I'm trying to profile the expression template similar to the one on the book "C++ Template" by David Vandevoorde. Below is my theoretical analysis, which is probably wrong because the test shows unexpected results. Suppose the test is about:
R = A + B + C;
where A, B, C, R are arrays allocated on the heap. The size of the array is 2. So the following will be executed:
R[0] = A[0] + B[0] + C[0]; // 3 loads + 2 additions + 1 store
R[1] = A[1] + B[1] + C[1];
with approximately 12 instructions (6 for each).

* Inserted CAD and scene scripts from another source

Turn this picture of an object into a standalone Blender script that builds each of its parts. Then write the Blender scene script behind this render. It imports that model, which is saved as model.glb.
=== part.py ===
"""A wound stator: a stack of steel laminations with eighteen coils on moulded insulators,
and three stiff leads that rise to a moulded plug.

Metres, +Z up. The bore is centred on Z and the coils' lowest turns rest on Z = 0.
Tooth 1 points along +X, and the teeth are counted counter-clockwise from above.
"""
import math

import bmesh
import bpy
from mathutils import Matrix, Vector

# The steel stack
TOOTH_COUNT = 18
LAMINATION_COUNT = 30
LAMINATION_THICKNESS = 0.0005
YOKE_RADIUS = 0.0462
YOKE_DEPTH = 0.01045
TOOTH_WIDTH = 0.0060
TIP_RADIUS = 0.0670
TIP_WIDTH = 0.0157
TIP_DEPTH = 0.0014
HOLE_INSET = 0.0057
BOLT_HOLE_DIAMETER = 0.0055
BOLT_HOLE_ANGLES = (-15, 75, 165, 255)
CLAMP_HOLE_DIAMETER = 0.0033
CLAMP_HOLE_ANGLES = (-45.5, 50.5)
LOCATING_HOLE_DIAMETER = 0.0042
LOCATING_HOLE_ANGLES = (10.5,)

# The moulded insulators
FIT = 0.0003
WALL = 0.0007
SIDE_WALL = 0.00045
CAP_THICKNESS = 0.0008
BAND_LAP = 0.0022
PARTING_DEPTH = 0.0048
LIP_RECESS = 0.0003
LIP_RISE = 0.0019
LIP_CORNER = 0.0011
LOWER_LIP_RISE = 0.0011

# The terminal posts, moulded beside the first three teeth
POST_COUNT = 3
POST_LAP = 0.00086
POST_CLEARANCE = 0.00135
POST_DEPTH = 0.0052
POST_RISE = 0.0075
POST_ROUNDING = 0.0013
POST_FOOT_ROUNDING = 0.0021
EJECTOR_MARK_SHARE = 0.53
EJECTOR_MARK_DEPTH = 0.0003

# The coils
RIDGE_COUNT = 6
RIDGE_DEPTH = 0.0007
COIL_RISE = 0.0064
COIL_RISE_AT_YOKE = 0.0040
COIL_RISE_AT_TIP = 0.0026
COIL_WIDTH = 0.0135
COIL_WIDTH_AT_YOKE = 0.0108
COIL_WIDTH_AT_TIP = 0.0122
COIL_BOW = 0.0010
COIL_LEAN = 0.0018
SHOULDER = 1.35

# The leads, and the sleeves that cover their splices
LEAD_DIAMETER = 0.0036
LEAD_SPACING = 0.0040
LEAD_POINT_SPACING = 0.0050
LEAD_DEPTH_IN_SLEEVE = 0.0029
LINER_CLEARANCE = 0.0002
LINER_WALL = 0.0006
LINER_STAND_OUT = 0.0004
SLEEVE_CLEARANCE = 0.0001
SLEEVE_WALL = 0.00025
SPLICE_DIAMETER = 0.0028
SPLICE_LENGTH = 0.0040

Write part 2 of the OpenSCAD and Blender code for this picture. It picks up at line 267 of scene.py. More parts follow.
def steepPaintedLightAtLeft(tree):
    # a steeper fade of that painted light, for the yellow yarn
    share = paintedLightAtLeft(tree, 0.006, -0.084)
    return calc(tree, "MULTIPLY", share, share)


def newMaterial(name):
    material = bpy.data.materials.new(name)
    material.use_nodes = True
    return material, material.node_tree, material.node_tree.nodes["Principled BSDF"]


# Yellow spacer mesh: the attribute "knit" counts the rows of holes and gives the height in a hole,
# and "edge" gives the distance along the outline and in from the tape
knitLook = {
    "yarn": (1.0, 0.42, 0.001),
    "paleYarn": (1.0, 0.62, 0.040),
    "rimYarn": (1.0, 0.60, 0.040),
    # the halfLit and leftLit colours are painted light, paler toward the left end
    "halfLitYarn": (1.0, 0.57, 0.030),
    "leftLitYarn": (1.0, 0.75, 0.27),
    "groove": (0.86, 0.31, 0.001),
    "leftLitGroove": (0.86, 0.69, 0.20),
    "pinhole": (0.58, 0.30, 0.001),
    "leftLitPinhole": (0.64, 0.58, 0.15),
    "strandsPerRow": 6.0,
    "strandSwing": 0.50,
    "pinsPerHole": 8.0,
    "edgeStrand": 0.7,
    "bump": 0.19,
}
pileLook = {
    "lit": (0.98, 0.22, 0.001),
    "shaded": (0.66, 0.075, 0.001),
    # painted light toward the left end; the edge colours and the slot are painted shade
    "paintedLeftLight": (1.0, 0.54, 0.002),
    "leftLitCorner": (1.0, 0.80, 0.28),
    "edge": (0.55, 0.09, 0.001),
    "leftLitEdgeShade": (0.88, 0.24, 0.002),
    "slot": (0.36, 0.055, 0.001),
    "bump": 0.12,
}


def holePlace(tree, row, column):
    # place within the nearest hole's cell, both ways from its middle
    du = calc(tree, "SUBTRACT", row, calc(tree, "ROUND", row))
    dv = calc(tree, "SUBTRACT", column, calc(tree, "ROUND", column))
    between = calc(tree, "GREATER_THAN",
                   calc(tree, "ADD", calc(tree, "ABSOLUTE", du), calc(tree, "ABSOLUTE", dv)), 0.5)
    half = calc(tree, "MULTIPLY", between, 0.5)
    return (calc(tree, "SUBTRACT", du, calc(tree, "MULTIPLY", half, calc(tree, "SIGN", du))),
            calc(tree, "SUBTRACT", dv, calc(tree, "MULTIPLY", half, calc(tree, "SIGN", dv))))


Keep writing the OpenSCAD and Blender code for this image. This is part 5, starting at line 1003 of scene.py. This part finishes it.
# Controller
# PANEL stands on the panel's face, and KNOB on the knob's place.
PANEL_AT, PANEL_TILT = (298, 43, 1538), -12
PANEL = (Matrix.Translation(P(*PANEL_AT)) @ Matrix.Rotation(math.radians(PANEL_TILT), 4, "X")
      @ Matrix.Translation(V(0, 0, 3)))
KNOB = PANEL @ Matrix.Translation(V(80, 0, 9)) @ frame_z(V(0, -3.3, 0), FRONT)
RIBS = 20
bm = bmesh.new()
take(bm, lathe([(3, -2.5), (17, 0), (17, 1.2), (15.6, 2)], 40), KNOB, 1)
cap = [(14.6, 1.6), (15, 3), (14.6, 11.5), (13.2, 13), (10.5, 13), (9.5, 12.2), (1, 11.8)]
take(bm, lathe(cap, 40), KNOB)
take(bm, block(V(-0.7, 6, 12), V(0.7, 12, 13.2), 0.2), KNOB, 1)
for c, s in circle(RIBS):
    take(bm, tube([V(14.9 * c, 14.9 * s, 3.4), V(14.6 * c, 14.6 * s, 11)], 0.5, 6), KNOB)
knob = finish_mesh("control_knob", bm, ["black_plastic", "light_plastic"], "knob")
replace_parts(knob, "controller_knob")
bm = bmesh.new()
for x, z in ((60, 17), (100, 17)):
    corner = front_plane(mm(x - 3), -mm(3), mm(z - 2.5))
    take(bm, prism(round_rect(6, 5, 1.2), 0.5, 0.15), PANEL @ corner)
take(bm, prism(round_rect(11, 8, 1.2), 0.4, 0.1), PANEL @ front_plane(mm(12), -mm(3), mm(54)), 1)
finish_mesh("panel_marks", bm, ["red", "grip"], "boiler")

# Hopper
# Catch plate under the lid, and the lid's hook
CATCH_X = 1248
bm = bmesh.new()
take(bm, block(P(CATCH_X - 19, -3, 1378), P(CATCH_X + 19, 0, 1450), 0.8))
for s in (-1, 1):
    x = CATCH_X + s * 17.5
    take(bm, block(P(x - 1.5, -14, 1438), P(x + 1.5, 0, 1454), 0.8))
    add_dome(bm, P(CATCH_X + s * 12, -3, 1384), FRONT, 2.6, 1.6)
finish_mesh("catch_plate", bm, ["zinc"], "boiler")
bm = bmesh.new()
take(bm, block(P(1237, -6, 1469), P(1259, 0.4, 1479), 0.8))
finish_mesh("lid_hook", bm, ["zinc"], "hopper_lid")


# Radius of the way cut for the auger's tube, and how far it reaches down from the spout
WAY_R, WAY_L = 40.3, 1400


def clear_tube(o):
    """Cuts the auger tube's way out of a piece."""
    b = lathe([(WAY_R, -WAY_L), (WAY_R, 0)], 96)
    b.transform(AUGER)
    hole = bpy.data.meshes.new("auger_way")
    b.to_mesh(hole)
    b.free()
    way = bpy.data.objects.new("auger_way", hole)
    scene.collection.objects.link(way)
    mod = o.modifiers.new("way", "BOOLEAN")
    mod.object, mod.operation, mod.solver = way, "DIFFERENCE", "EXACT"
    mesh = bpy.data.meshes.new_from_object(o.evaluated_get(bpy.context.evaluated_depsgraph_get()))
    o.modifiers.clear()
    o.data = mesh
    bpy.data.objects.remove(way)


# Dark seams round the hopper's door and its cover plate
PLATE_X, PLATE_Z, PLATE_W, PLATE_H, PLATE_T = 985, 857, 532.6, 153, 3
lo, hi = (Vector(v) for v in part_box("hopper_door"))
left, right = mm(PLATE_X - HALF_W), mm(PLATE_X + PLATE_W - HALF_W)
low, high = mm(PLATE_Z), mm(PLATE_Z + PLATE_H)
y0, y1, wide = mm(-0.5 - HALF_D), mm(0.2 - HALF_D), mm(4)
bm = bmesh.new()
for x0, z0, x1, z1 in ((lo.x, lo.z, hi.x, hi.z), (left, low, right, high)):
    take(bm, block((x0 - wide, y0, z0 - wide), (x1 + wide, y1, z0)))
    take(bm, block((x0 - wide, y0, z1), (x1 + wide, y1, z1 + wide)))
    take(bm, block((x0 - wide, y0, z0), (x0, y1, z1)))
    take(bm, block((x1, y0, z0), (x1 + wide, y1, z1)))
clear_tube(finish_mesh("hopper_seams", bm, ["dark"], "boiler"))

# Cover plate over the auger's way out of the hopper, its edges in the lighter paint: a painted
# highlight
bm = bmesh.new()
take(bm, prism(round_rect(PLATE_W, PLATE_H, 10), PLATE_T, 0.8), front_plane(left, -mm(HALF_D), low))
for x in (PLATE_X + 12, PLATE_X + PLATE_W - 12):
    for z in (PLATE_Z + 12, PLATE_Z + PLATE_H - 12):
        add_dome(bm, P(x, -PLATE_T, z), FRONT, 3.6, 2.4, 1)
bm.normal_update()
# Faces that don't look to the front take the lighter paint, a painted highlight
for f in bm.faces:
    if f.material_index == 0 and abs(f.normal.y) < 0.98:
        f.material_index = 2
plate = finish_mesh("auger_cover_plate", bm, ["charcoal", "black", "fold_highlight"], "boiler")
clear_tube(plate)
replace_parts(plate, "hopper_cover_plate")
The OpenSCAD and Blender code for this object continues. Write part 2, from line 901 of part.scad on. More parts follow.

Now, if expression template is enabled (shown at the very bottom), after type deduction is done at compiler time, the following will be processed at run time before the identical evaluation is performed as the above one:
A + B --> expression 1 // copy references to A & B
expression 1 + C --> expression 2 // copy the copies of references to A & B
// + copy reference to C
Therefore, there's totaly 2+3=5 instructions before the evaluation, which is about 5/(5+12)=30% of the total instructions. So I should be able to see this overhead especially when the vector size is small.
But the result shows that the cost for the two are nearly the same. I iterate the test for 1E+09 times. The assembly codes for the two are the same, of course. But I couldn't find the part for this "construction" part that costs any time or instructions.
movsdq (%r9,%rax,8), %xmm0
addsdq (%r8,%rax,8), %xmm0
addsdq (%rdi,%rax,8), %xmm0
movsdq %xmm0, (%rcx,%rax,8)
I don't have a good CS background so this question may be so stupid. But I've been scratching my head for days on this. So any help is appreaciated!
--- My expression template ---
template< typename Left, typename Right >
class V_p_W // stands for V+W
{
public:
typedef typename array_type::value_type value_type;
typedef double S_type;
typedef typename traits< Left >::type V_type;
typedef typename traits< Right >::type W_type;
V_p_W ( const Left& _v, const Right& _w ) : V(_v), W(_w)
{}
inline value_type operator [] ( std::size_t i ) { return V[i] + W[i]; }
inline value_type operator [] ( std::size_t i ) const { return V[i] + W[i]; }
inline std::size_t size () const { return V.size(); }
private:
V_type V;
W_type W;
};
where traits does nothing but to decide if the value of the reference of the object should be taken. For example, the value is copied for an integer but the reference is taken for an array.